From the standpoint of aesthetics and playability, the restoration tied the features of the golf course together so that they became more integrated. Greens were expanded by 13% on average — from 6,880 to 7,780 square feet — and they now occupy the edge of their original fill pads and drip off into shortgrass or bunkers. Fairways were expanded from 28 to 32 acres to touch the entry point of bunkers and to make the ground game come alive. Trees were pulled back to establish more of a three-dimensional feel to each hole. And, across the site, interior vistas were opened up to a level that no one had seen for decades.
The par-70 layout also got stretched in two directions. The back tees went from 6,711 to 6,900 while the forward-most tees went from 5,434 to 4,907. The result is a more equitable set of teeing grounds for all classes of players.
Once Hanse and his lead designer, Jim Wagner, had solidified plans and budgets, it was up to their two associates, Kevin Murphy and Ben Hillard, to implement the bulk of the groundwork. One or both of them was on hand three to four days a week, in a shaping capacity, refining mow lines or simply making sure superintendent Moore and the MAS Golf team were in synch. They all stayed in constant touch with Hanse through a stream of emails, texts and calls. Work, once properly planned, does not need a lot of formal meetings.
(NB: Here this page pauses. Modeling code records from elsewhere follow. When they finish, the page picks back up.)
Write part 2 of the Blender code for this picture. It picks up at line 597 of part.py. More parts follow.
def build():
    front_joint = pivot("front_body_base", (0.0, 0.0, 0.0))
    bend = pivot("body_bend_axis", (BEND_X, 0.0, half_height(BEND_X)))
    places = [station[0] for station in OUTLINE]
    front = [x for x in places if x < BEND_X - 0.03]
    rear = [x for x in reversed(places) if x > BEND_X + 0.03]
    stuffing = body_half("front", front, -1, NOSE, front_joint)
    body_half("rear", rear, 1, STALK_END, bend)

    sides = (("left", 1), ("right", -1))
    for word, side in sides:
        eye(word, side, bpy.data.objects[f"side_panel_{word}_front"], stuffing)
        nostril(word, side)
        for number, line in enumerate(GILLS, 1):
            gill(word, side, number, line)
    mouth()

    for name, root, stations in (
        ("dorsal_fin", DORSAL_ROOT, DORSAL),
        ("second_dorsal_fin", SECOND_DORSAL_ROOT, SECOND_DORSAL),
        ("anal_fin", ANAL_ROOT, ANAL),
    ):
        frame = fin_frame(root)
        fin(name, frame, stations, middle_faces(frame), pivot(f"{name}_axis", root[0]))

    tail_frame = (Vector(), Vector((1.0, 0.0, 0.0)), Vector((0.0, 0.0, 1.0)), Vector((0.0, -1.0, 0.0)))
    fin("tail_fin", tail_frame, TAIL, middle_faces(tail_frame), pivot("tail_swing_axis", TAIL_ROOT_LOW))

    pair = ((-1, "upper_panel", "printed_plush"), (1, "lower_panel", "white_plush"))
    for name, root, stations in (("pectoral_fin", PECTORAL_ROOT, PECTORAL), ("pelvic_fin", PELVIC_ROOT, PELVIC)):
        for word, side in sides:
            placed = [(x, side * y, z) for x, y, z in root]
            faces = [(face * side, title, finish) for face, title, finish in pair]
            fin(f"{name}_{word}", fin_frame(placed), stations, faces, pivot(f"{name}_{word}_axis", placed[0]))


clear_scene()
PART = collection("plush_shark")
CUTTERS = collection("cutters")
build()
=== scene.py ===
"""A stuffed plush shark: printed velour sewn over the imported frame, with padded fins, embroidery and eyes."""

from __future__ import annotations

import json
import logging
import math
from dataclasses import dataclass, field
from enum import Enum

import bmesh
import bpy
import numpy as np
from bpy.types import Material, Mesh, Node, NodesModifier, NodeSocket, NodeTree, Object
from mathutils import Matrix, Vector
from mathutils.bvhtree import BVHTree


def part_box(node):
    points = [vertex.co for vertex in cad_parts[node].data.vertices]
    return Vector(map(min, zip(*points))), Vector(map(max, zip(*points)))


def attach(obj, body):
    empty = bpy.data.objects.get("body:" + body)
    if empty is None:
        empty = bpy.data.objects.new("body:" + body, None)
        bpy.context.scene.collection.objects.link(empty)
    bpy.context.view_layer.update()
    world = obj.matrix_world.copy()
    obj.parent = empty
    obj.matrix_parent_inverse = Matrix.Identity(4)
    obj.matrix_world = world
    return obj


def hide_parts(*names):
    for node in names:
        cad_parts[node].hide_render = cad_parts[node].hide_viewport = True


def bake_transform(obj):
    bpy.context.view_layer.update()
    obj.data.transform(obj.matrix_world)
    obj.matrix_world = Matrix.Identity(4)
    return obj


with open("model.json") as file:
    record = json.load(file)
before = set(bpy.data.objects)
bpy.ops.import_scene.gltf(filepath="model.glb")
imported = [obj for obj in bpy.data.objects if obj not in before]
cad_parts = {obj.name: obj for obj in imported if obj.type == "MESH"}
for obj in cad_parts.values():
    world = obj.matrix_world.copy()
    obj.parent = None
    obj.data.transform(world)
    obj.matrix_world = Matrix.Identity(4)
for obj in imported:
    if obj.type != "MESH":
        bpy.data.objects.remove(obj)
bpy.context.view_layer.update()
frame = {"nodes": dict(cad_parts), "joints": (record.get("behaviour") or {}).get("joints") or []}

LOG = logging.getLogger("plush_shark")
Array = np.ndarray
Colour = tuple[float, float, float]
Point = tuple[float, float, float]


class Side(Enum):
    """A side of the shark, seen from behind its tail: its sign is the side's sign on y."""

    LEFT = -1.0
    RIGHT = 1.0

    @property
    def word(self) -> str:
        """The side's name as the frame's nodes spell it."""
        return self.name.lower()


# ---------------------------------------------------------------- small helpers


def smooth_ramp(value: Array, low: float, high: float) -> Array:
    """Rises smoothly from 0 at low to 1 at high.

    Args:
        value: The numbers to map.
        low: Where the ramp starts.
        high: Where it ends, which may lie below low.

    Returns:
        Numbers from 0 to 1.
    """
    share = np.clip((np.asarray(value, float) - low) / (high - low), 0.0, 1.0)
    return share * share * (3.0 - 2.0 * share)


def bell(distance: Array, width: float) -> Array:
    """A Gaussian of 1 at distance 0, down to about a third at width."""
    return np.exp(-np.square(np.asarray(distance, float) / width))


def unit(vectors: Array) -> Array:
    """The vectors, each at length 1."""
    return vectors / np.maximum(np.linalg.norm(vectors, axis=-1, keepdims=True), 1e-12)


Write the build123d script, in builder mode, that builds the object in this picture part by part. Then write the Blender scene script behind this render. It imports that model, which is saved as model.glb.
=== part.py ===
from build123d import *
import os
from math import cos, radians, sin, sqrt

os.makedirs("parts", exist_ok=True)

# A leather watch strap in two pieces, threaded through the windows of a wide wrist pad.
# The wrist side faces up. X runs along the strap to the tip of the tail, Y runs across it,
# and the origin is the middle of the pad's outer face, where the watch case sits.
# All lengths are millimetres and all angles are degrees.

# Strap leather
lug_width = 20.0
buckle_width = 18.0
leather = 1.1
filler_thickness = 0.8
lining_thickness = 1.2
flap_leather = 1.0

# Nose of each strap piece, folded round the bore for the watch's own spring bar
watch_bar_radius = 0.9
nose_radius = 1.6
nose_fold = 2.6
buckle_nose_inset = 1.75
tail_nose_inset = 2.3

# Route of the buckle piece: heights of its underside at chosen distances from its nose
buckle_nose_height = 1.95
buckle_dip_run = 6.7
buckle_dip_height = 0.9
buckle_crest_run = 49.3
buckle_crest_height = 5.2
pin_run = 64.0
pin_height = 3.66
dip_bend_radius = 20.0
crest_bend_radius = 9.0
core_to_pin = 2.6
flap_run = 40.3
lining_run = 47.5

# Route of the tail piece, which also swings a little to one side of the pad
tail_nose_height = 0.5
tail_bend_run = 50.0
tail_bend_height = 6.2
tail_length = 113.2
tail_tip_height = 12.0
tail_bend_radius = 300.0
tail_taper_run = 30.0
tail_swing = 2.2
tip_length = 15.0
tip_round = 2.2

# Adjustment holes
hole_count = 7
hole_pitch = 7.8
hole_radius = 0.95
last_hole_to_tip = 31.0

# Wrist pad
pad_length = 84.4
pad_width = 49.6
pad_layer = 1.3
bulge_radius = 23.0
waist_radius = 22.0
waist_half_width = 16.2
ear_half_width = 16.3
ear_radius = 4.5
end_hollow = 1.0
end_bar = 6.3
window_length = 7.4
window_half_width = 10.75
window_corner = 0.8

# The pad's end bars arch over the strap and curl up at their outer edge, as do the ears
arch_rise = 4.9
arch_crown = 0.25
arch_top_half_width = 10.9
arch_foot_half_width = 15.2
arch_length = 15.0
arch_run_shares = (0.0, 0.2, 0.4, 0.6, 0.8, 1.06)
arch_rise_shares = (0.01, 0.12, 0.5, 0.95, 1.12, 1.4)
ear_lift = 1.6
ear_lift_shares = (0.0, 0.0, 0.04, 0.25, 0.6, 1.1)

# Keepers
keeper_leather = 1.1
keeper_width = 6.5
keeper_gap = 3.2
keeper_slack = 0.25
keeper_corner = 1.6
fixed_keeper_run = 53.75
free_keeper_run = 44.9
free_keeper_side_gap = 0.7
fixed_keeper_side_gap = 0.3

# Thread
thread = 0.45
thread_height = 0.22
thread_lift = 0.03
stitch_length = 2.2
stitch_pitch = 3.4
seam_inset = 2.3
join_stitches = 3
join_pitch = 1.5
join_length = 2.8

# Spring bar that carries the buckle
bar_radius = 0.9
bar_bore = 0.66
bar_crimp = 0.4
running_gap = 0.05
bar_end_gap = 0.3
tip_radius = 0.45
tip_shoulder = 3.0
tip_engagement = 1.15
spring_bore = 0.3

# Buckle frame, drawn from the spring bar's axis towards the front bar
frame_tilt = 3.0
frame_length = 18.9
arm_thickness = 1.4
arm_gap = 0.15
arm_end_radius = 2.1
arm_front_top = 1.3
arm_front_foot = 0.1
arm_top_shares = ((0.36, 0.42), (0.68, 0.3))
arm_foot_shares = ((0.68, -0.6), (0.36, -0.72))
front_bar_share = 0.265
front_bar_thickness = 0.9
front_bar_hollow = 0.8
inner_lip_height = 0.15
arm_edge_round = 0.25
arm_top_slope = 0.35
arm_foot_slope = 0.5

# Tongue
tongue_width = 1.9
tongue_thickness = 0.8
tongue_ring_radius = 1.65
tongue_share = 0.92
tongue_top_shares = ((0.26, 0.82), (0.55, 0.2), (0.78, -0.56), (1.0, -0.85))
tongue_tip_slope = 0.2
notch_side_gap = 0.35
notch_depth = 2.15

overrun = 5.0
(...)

Hanse didn’t just keep in touch while busy elsewhere in the country. On a dozen or so occasions he was on sight, usually on a small dozer or excavator, keying in crucial features. The most dramatic came at the par-4 11th green, the scene of that 50-year old raised green that stuck out like a sore thumb. The back was lowered by about 8 feet, down to what was presumed as original grade.
Then came a complete rebuild of the surface, with Hanse crafting a new putting surface in a stint of intense work that allowed him to avoid any meet and greets or video documentation. He’s happiest when geared up in the cab of a machine with his ear buds in, listening to a playlist heavily tilted toward the “Grateful Dead.”
It’s always a strange process to watch the entirety of course restoration. Here was a course I thought I knew well and had certainly admired. And yet what has been revealed and opened up during five months of work has made the place feel like an entirely different and much more interesting golf ground. What started in 90-degree-plus heat ended up in temperatures in the 20s. It’s easy for golfers to overlook how much physical labor is required to turn the clock back on a golf course.
Now, Worcester sports fairways not only expanded but joined at the hip in a way that opens up the entire site. The bunkers stand out and help orient players while also serving occasionally as a surprise for those who hit the ball too far or offline. The drop-shot, par-3 10th hole was actually shortened. The approach into the new green on the longish par-4 11th has been toughened by creating a short carry bunker in front that extends across, but still leaves a 15-yard ground game entry. And the memorable short par-4 18th now stands out even more for its sharply bunkered green.
The course reopens for member play in the spring of 2024. That’s when the word will start to spread, across town all the way to Boston. Another Ross gem has been polished.